Once the strict province of commercial ferries and a few high-speed military vessels, the most recent America’s Cup has spurred hydrofoil acceptance to new heights. Will it catch on with powerboats?
The hydrofoil design acts exactly like an airplane wing, providing more lift than the drag coefficient the vessel produces, thereby lifting the entire hull out of the water. Only the hydrofoils remain in the water, unaffected by surface wave action. In fact, hydrofoils cut inherent resistance to zero while the hull is out of the water. In the case of power-driven boats, you still suffer drag from the propulsion system (prop, shaft or the like).
The most significant disadvantage to this system on recreational boats is definitely the deployment of the foils. Unless you want the added draft of these struts sticking down below your hull all the time, you must be able to extend and withdraw them — a complex engineering feat. There is at least one recreational powerboat employing hydrofoils: Twin Vee builds a catamaran with foils that don’t actually lift the hulls completely out of the water. It does improve fuel economy and ride stability nonetheless. Still, boats ride more smoothly in a sea and go much faster with hydrofoils. With the dramatic acceptance of this technology in sailing, is it only a matter of time before recreational powerboats incorporate foils into their designs?

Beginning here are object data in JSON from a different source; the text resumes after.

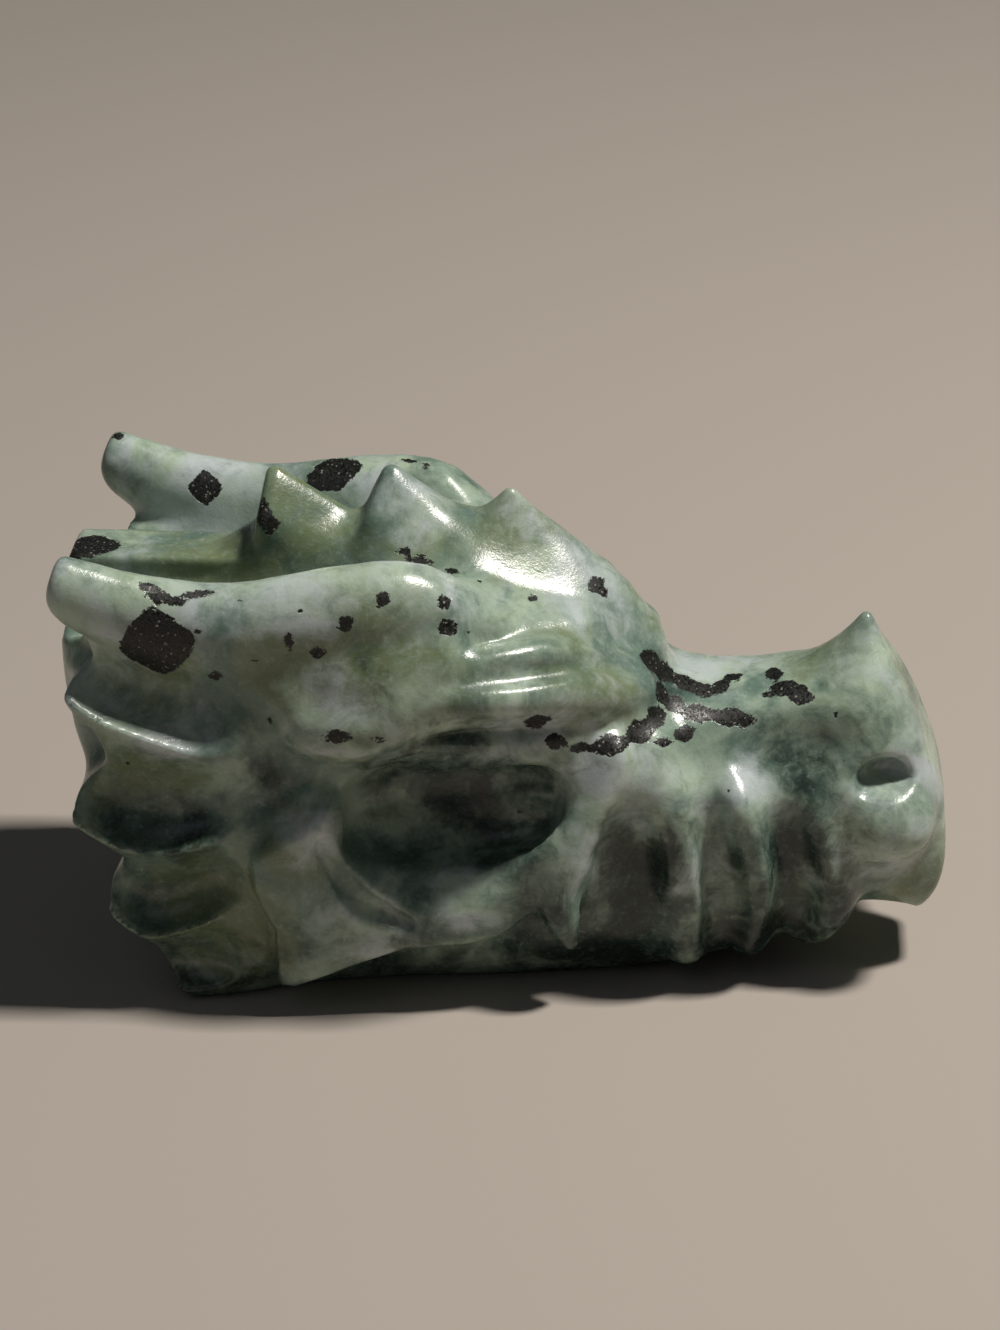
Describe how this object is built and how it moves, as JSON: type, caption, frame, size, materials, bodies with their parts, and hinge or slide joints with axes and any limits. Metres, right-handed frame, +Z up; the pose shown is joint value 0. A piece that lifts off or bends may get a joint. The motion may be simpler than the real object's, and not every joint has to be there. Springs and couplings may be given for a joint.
{
  "type": "carved stone dragon head",
  "caption": "Solid dragon head carved from polished jasper, with swept-back horns, crown spikes and a nose horn; it rests on a flat underside.",
  "frame": {"origin": "centre of the bounding box in plan, at the flat underside the head rests on", "axes": "+X from the nape towards the nose, +Y to the dragon's left, +Z up"},
  "size_m": [0.05, 0.0242, 0.0289],
  "materials": {
    "jasper": "polished green and grey-white mottled stone with grainy black inclusions"
  },
  "bodies": {
    "root": {"dragon_head": "jasper"}
  },
  "joints": []
}
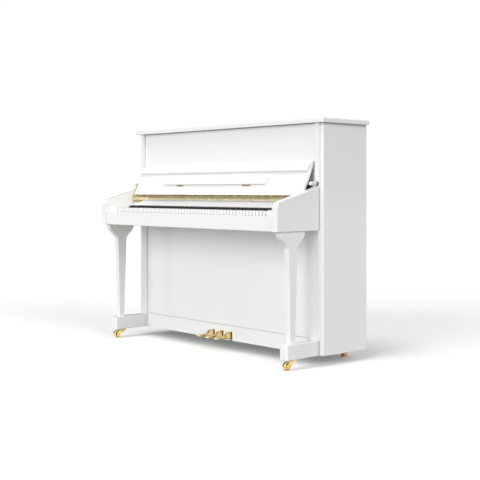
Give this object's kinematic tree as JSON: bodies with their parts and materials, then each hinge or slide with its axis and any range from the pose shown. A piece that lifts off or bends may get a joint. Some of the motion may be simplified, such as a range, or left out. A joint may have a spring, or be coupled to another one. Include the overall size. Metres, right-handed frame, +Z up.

The Norwegian Ulstein Group has been designing offshore vessels since 1917. Presently, it has the notoriety of creating the most advanced bow design in history. The Ulstein X-Bow looks like it might be upside down, but it’s proven itself in more than 100 offshore support vessels to date. The X-Bow allows higher speeds and smoother rides in even the worst seas. Gone are the slamming and vibration that occur when the bow of a ship drops off a wave. It functions better on all points of sea, and its lower hydrodynamic drag substantially decreases fuel consumption. The X-Bow has proven so successful that Ulstein is in the process of creating an X-Stern design now.
You won’t ever see this on small recreational boats, but you can nod knowingly when someone points one out on a mega-yacht in the near future.